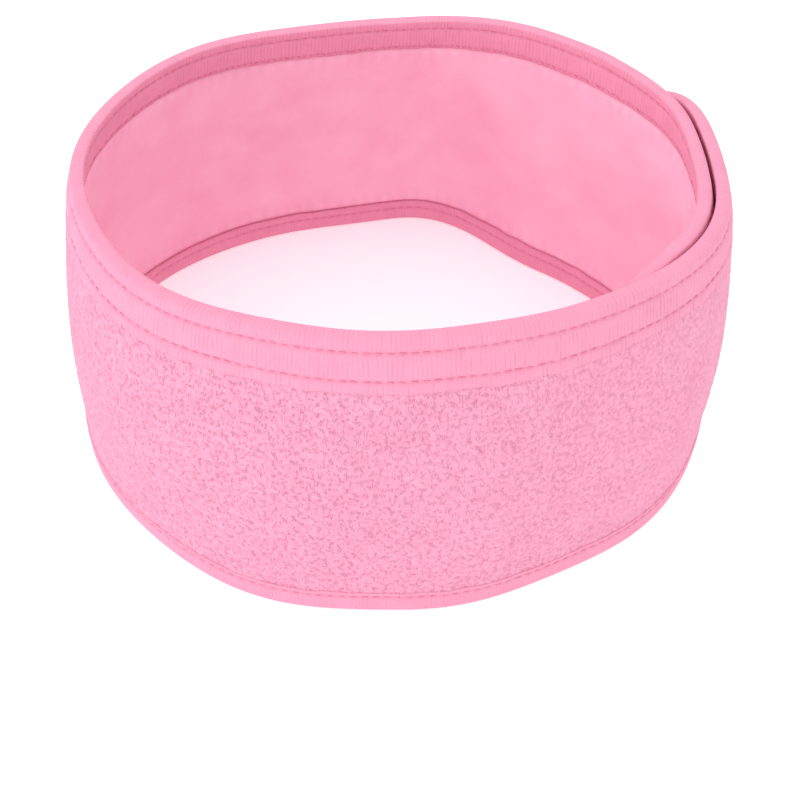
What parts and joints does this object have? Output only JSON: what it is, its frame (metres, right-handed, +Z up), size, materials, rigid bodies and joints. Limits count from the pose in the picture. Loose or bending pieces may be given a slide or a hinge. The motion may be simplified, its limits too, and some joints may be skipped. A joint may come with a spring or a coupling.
{
  "type": "spa headband",
  "caption": "Towelling headband with a taped edge, closed into a ring by overlapping rounded ends with hook and loop patches.",
  "frame": {"origin": "under the middle of the ring's bounding box, on the surface that it stands on", "axes": "+Z up out of the ring's head opening, +X to the right across the ring's long way with the overlapped ends on the +X side, -Y the front"},
  "size_m": [0.181, 0.1504, 0.085],
  "materials": {
    "terry": "pink looped terry pile, matte",
    "lining": "pink brushed lining, matte",
    "tape": "pink ribbed knit edge tape",
    "thread": "pink sewing thread",
    "hook": "dark grey woven nylon hook tape",
    "loop": "white brushed nylon loop tape"
  },
  "bodies": {
    "band": {"terry_band": "terry", "lining_band": "lining", "top_tape_band": "tape", "top_upper_seam_outside_band": "thread", "top_upper_seam_inside_band": "thread", "top_lower_seam_outside_band": "thread", "top_lower_seam_inside_band": "thread", "edge_tape_band": "tape", "edge_seam_outside_band": "thread", "edge_seam_inside_band": "thread"},
    "outer_end": {"terry_outer_end": "terry", "lining_outer_end": "lining", "top_tape_outer_end": "tape", "top_upper_seam_outside_outer_end": "thread", "top_upper_seam_inside_outer_end": "thread", "top_lower_seam_outside_outer_end": "thread", "top_lower_seam_inside_outer_end": "thread", "edge_tape_outer_end": "tape", "edge_seam_outside_outer_end": "thread", "edge_seam_inside_outer_end": "thread", "hook_patch": "hook", "hook_patch_stitching": "thread"},
    "inner_end": {"terry_inner_end": "terry", "lining_inner_end": "lining", "top_tape_inner_end": "tape", "top_upper_seam_outside_inner_end": "thread", "top_upper_seam_inside_inner_end": "thread", "top_lower_seam_outside_inner_end": "thread", "top_lower_seam_inside_inner_end": "thread", "edge_tape_inner_end": "tape", "edge_seam_outside_inner_end": "thread", "edge_seam_inside_inner_end": "thread", "loop_patch": "loop", "loop_patch_stitching": "thread"}
  },
  "joints": [
    {"name": "outer_end_peel", "type": "hinge", "parent": "band", "child": "outer_end", "pos_m": [0.04771, -0.05354, 0.0425], "axis": [0.0653, -0.1282, -0.9896], "range_deg": [0, 100]},
    {"name": "inner_end_swing", "type": "hinge", "parent": "band", "child": "inner_end", "pos_m": [0.04793, 0.04651, 0.0425], "axis": [0, 0, -1], "range_deg": [0, 40]}
  ]
}
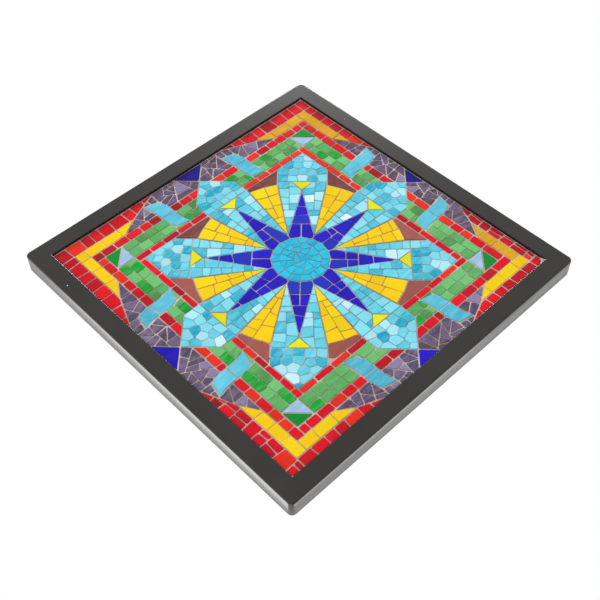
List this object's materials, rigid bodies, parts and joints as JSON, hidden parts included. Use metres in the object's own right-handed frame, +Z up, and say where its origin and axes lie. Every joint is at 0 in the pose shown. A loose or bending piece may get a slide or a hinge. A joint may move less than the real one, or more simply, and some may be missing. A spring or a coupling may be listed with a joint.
{
  "type": "mosaic wall panel",
  "caption": "Square glass mosaic wall panel: an eight-rayed star with petals and banded corners, set in grout in a flat dark painted wooden frame.",
  "frame": {"origin": "centre of the backing board's flat back face, where the panel meets the wall", "axes": "+X to the right and +Z up as seen from the front, +Y into the wall, the glass faces -Y"},
  "size_m": [0.4, 0.022, 0.4],
  "materials": {
    "frame_paint": "satin near-black paint on smooth wood",
    "board": "brown-black stained fibreboard, matt",
    "grout": "pinkish grey cement grout, matt and slightly rough",
    "red_glass": "opaque red stained glass, glossy, some tiles orange-red",
    "yellow_glass": "opaque yellow stained glass, glossy",
    "green_glass": "streaky green stained glass, glossy",
    "blue_glass": "opaque cobalt blue stained glass, glossy",
    "cyan_glass": "streaky opalescent cyan stained glass, glossy",
    "turquoise_glass": "turquoise stained glass, glossy",
    "purple_glass": "smoky purple stained glass with pale streaks, glossy"
  },
  "bodies": {
    "root": {"frame": "frame_paint", "backing_board": "board", "grout_bed": "grout", "centre_disc": "turquoise_glass", "star_rays": "blue_glass", "border_upper_right": "red_glass", "yellow_upper_right": "yellow_glass", "outer_red_upper_right": "red_glass", "inner_red_upper_right": "red_glass", "border_upper_left": "red_glass", "yellow_upper_left": "yellow_glass", "outer_red_upper_left": "red_glass", "inner_red_upper_left": "red_glass", "border_lower_left": "red_glass", "yellow_lower_left": "yellow_glass", "outer_red_lower_left": "red_glass", "inner_red_lower_left": "red_glass", "border_lower_right": "red_glass", "yellow_lower_right": "yellow_glass", "outer_red_lower_right": "red_glass", "inner_red_lower_right": "red_glass", "side_right": "purple_glass", "side_top": "purple_glass", "side_left": "purple_glass", "side_bottom": "purple_glass", "green_1": "green_glass", "ribbon_1": "turquoise_glass", "wedge_1": "yellow_glass", "green_2": "green_glass", "ribbon_2": "turquoise_glass", "wedge_2": "yellow_glass", "green_3": "green_glass", "ribbon_3": "turquoise_glass", "wedge_3": "yellow_glass", "green_4": "green_glass", "ribbon_4": "turquoise_glass", "wedge_4": "yellow_glass", "green_5": "green_glass", "ribbon_5": "turquoise_glass", "wedge_5": "yellow_glass", "green_6": "green_glass", "ribbon_6": "turquoise_glass", "wedge_6": "yellow_glass", "green_7": "green_glass", "ribbon_7": "turquoise_glass", "wedge_7": "yellow_glass", "green_8": "green_glass", "ribbon_8": "turquoise_glass", "wedge_8": "yellow_glass", "petal_east": "cyan_glass", "petal_north_east": "cyan_glass", "petal_north": "cyan_glass", "petal_north_west": "cyan_glass", "petal_west": "cyan_glass", "petal_south_west": "cyan_glass", "petal_south": "cyan_glass", "petal_south_east": "cyan_glass"}
  },
  "joints": []
}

##############################

What do the records say? Quote them all exactly.

(The solution):
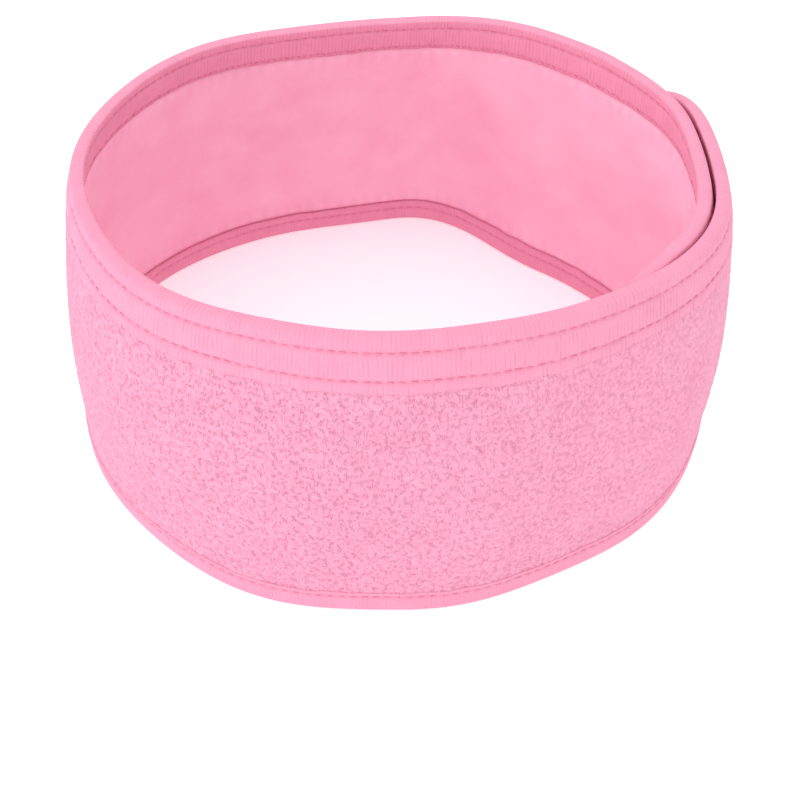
What parts and joints does this object have? Output only JSON: what it is, its frame (metres, right-handed, +Z up), size, materials, rigid bodies and joints. Limits count from the pose in the picture. Loose or bending pieces may be given a slide or a hinge. The motion may be simplified, its limits too, and some joints may be skipped. A joint may come with a spring or a coupling.
{
  "type": "spa headband",
  "caption": "Towelling headband with a taped edge, closed into a ring by overlapping rounded ends with hook and loop patches.",
  "frame": {"origin": "under the middle of the ring's bounding box, on the surface that it stands on", "axes": "+Z up out of the ring's head opening, +X to the right across the ring's long way with the overlapped ends on the +X side, -Y the front"},
  "size_m": [0.181, 0.1504, 0.085],
  "materials": {
    "terry": "pink looped terry pile, matte",
    "lining": "pink brushed lining, matte",
    "tape": "pink ribbed knit edge tape",
    "thread": "pink sewing thread",
    "hook": "dark grey woven nylon hook tape",
    "loop": "white brushed nylon loop tape"
  },
  "bodies": {
    "band": {"terry_band": "terry", "lining_band": "lining", "top_tape_band": "tape", "top_upper_seam_outside_band": "thread", "top_upper_seam_inside_band": "thread", "top_lower_seam_outside_band": "thread", "top_lower_seam_inside_band": "thread", "edge_tape_band": "tape", "edge_seam_outside_band": "thread", "edge_seam_inside_band": "thread"},
    "outer_end": {"terry_outer_end": "terry", "lining_outer_end": "lining", "top_tape_outer_end": "tape", "top_upper_seam_outside_outer_end": "thread", "top_upper_seam_inside_outer_end": "thread", "top_lower_seam_outside_outer_end": "thread", "top_lower_seam_inside_outer_end": "thread", "edge_tape_outer_end": "tape", "edge_seam_outside_outer_end": "thread", "edge_seam_inside_outer_end": "thread", "hook_patch": "hook", "hook_patch_stitching": "thread"},
    "inner_end": {"terry_inner_end": "terry", "lining_inner_end": "lining", "top_tape_inner_end": "tape", "top_upper_seam_outside_inner_end": "thread", "top_upper_seam_inside_inner_end": "thread", "top_lower_seam_outside_inner_end": "thread", "top_lower_seam_inside_inner_end": "thread", "edge_tape_inner_end": "tape", "edge_seam_outside_inner_end": "thread", "edge_seam_inside_inner_end": "thread", "loop_patch": "loop", "loop_patch_stitching": "thread"}
  },
  "joints": [
    {"name": "outer_end_peel", "type": "hinge", "parent": "band", "child": "outer_end", "pos_m": [0.04771, -0.05354, 0.0425], "axis": [0.0653, -0.1282, -0.9896], "range_deg": [0, 100]},
    {"name": "inner_end_swing", "type": "hinge", "parent": "band", "child": "inner_end", "pos_m": [0.04793, 0.04651, 0.0425], "axis": [0, 0, -1], "range_deg": [0, 40]}
  ]
}
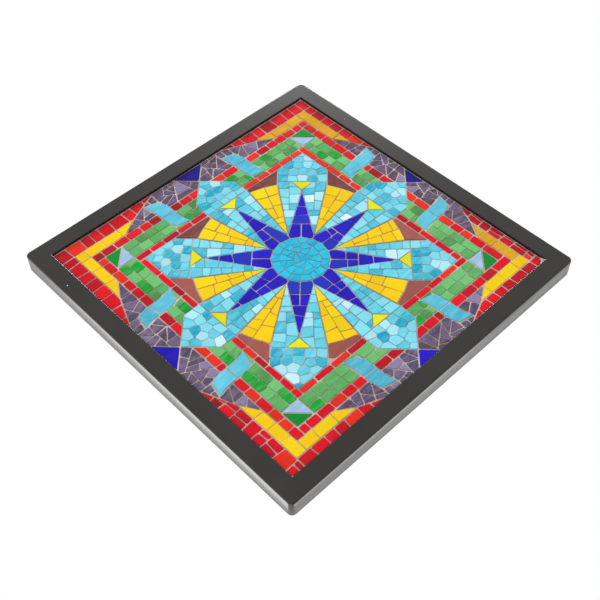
List this object's materials, rigid bodies, parts and joints as JSON, hidden parts included. Use metres in the object's own right-handed frame, +Z up, and say where its origin and axes lie. Every joint is at 0 in the pose shown. A loose or bending piece may get a slide or a hinge. A joint may move less than the real one, or more simply, and some may be missing. A spring or a coupling may be listed with a joint.
{
  "type": "mosaic wall panel",
  "caption": "Square glass mosaic wall panel: an eight-rayed star with petals and banded corners, set in grout in a flat dark painted wooden frame.",
  "frame": {"origin": "centre of the backing board's flat back face, where the panel meets the wall", "axes": "+X to the right and +Z up as seen from the front, +Y into the wall, the glass faces -Y"},
  "size_m": [0.4, 0.022, 0.4],
  "materials": {
    "frame_paint": "satin near-black paint on smooth wood",
    "board": "brown-black stained fibreboard, matt",
    "grout": "pinkish grey cement grout, matt and slightly rough",
    "red_glass": "opaque red stained glass, glossy, some tiles orange-red",
    "yellow_glass": "opaque yellow stained glass, glossy",
    "green_glass": "streaky green stained glass, glossy",
    "blue_glass": "opaque cobalt blue stained glass, glossy",
    "cyan_glass": "streaky opalescent cyan stained glass, glossy",
    "turquoise_glass": "turquoise stained glass, glossy",
    "purple_glass": "smoky purple stained glass with pale streaks, glossy"
  },
  "bodies": {
    "root": {"frame": "frame_paint", "backing_board": "board", "grout_bed": "grout", "centre_disc": "turquoise_glass", "star_rays": "blue_glass", "border_upper_right": "red_glass", "yellow_upper_right": "yellow_glass", "outer_red_upper_right": "red_glass", "inner_red_upper_right": "red_glass", "border_upper_left": "red_glass", "yellow_upper_left": "yellow_glass", "outer_red_upper_left": "red_glass", "inner_red_upper_left": "red_glass", "border_lower_left": "red_glass", "yellow_lower_left": "yellow_glass", "outer_red_lower_left": "red_glass", "inner_red_lower_left": "red_glass", "border_lower_right": "red_glass", "yellow_lower_right": "yellow_glass", "outer_red_lower_right": "red_glass", "inner_red_lower_right": "red_glass", "side_right": "purple_glass", "side_top": "purple_glass", "side_left": "purple_glass", "side_bottom": "purple_glass", "green_1": "green_glass", "ribbon_1": "turquoise_glass", "wedge_1": "yellow_glass", "green_2": "green_glass", "ribbon_2": "turquoise_glass", "wedge_2": "yellow_glass", "green_3": "green_glass", "ribbon_3": "turquoise_glass", "wedge_3": "yellow_glass", "green_4": "green_glass", "ribbon_4": "turquoise_glass", "wedge_4": "yellow_glass", "green_5": "green_glass", "ribbon_5": "turquoise_glass", "wedge_5": "yellow_glass", "green_6": "green_glass", "ribbon_6": "turquoise_glass", "wedge_6": "yellow_glass", "green_7": "green_glass", "ribbon_7": "turquoise_glass", "wedge_7": "yellow_glass", "green_8": "green_glass", "ribbon_8": "turquoise_glass", "wedge_8": "yellow_glass", "petal_east": "cyan_glass", "petal_north_east": "cyan_glass", "petal_north": "cyan_glass", "petal_north_west": "cyan_glass", "petal_west": "cyan_glass", "petal_south_west": "cyan_glass", "petal_south": "cyan_glass", "petal_south_east": "cyan_glass"}
  },
  "joints": []
}